Life was freer and happier, when people were allowed to think for themselves.
If I am treated with civility, I respond with civility. However, ASH has caused me nothing but misery and if that is the unintended consequences of their so called good intentions, then forgive for not feeling the love.
No smoker ever wanted to impose their smoke on others and we know that this issue could have been dealt with by promoting and supporting tolerance and consideration, choice and segregation. ASH wanted nothing more than total intolerance of smokers and to achieve it they have put out a constant stream of scaremongering about smokers and smoking over decades and through the generations to ensure smokers are denied any tolerance or any right to exist in society with compassion.

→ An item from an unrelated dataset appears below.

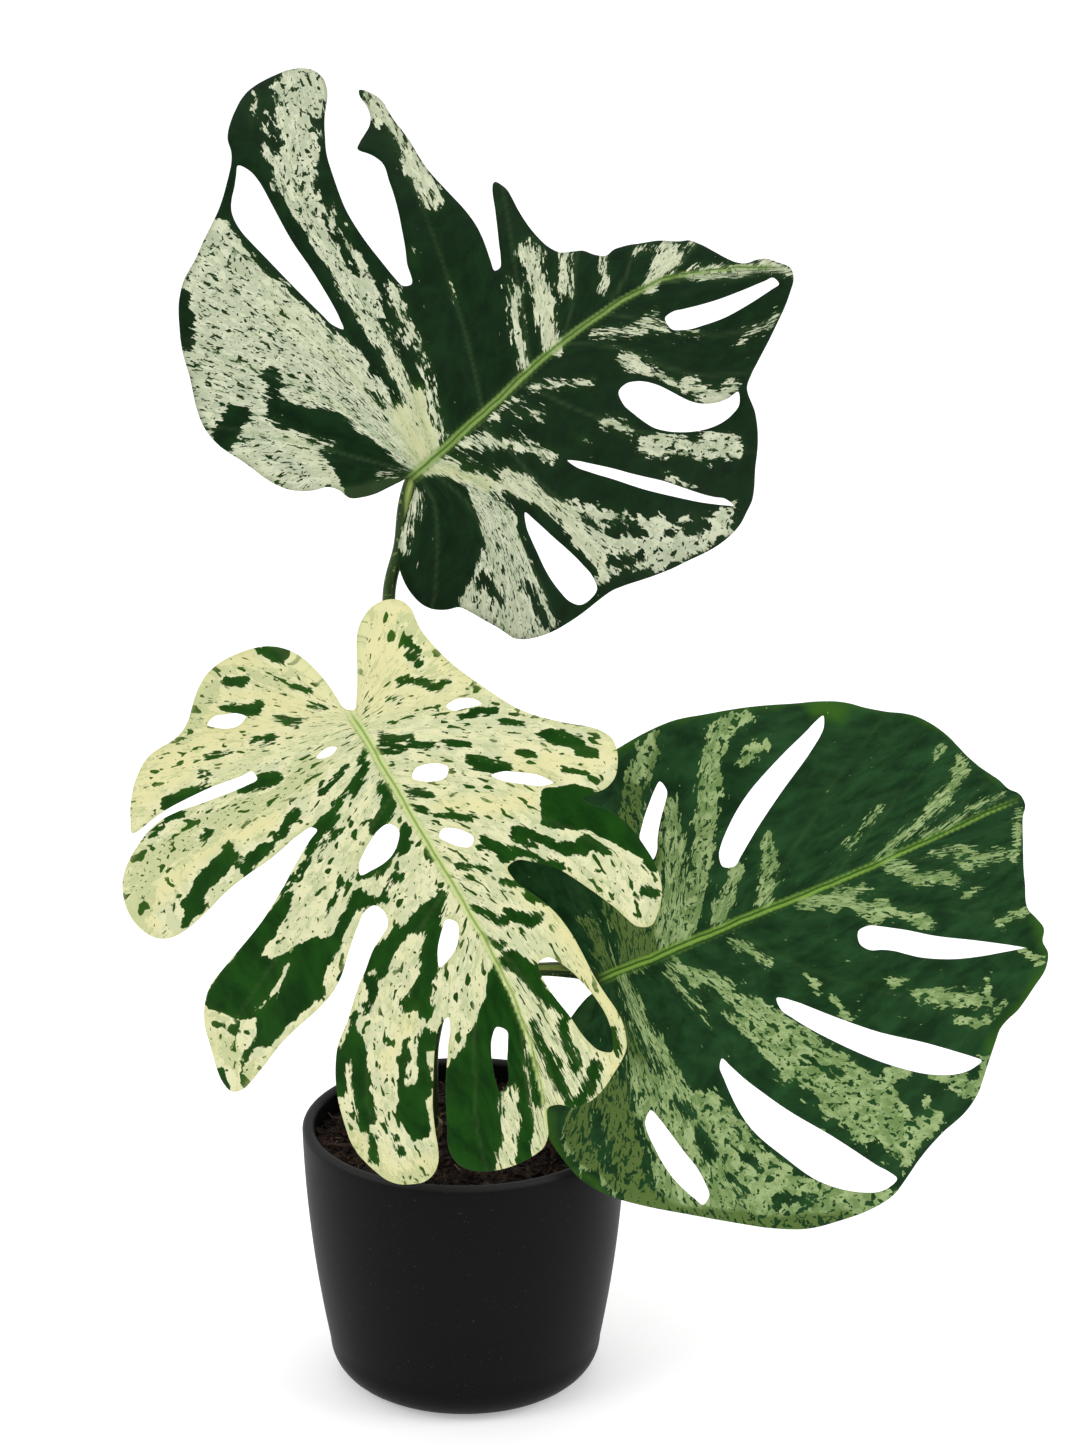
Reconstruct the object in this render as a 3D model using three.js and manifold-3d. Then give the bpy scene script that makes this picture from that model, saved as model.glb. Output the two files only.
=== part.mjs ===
// A potted monstera: three large split leaves on long petioles, a short stem, soil and a round planter.
// Millimetres, +Z up. The origin is the centre of the planter's foot, on the surface it stands on.
// Each leaf blade is a bent sheet cut to its outline. The outlines are drawn in the blade's own frame:
// x runs across the blade, y runs from the petiole joint towards the tip, z is the height of the sheet.

import * as THREE from "three";
import { mergeVertices } from "three/addons/utils/BufferGeometryUtils.js";
import Module from "manifold-3d";

const wasm = await Module();
wasm.setup();

// ---------------------------------------------------------------- driving dimensions

const clearance = 0.3;          // gap kept between pieces that touch

const potHeight = 135;
const potRimRadius = 80;        // outside, at the top
const potFootRadius = 67.5;     // outside, where the wall meets the rounded foot
const potFootRound = 20;        // radius of the rounded foot
const potWallBulge = 2.5;       // how far the wall swells past a straight cone
const potWall = 6;
const potFloor = 7;
const roundSegments = 56;       // of the planter and the soil

const soilBelowRim = 10;
const stemRadius = 12;
const stemAboveSoil = 8;
const stemInSoil = 40;
const stemCentre = [-23, 5];
const soilTop = potHeight - soilBelowRim;
const stemTop = soilTop + stemAboveSoil;

const petioleFootRadius = 4.4;  // where it leaves the stem
const petioleTopRadius = 2.9;   // where it meets the blade
const petioleSides = 10;
const petioleStep = 11;         // between the rings of its tube
const petioleFootCircle = 6.7;  // the feet stand on this radius round the stem's centre
const petioleInStem = 6;        // how deep its tube starts under the stem's top
const petioleUnderBlade = 5;    // how far past the joint it runs under the midrib

// The two lower blades hang in front of the rim, and one also to its right.
const frontReach = potRimRadius - 42;
const rightReach = potRimRadius - 10.9;

const bladeThickness = 1.2;
const ribHalfWidth = 7;         // the midrib stands out behind the blade
const ribDepthAtBase = 3;
const ribDepthAtTip = 0.6;
const foldSoftness = 12;        // how round the fold along the midrib is
const waveLength = 120;         // of the gentle swells along the blade
const waveReach = 70;           // distance from the midrib where a swell is full
const outlineStep = 6.5;

// ---------------------------------------------------------------- the three leaves, hand-drawn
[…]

All of this from the start has been to impose a future without smokers but why should this arrogant organisation believe it has any right to impose its way of life and preferences on others? No one minds education about harms associated with consumer products, which is a good thing, but indoctrination about the character and nature of consumers of those products is quite something else.
My life went from one of equality in all aspects to one of inequality over the decades as I began to be seen less like a person or fellow human being to one being judged prejudicially as a lifestyle and no where has this had a more adverse effect than in healthcare where everyone deserves to be treated equally and with respect and compassion - or for some, the workplace where paying smokers less based on an assumption that they do not work as hard is being accepted as a good thing.
In my honest opinion whatever their intention, ASH has done nothing for the public good but promote division, intolerance, inequality, poverty, and exclusion and rather than take a step back to evaluate whether their stance has achieved good they still insist on more demonisation and stigmatisation of smokers and exclusion from civil society while giving themselves a hefty pat on the back.
That's how I feel. I despise ASH with a passion.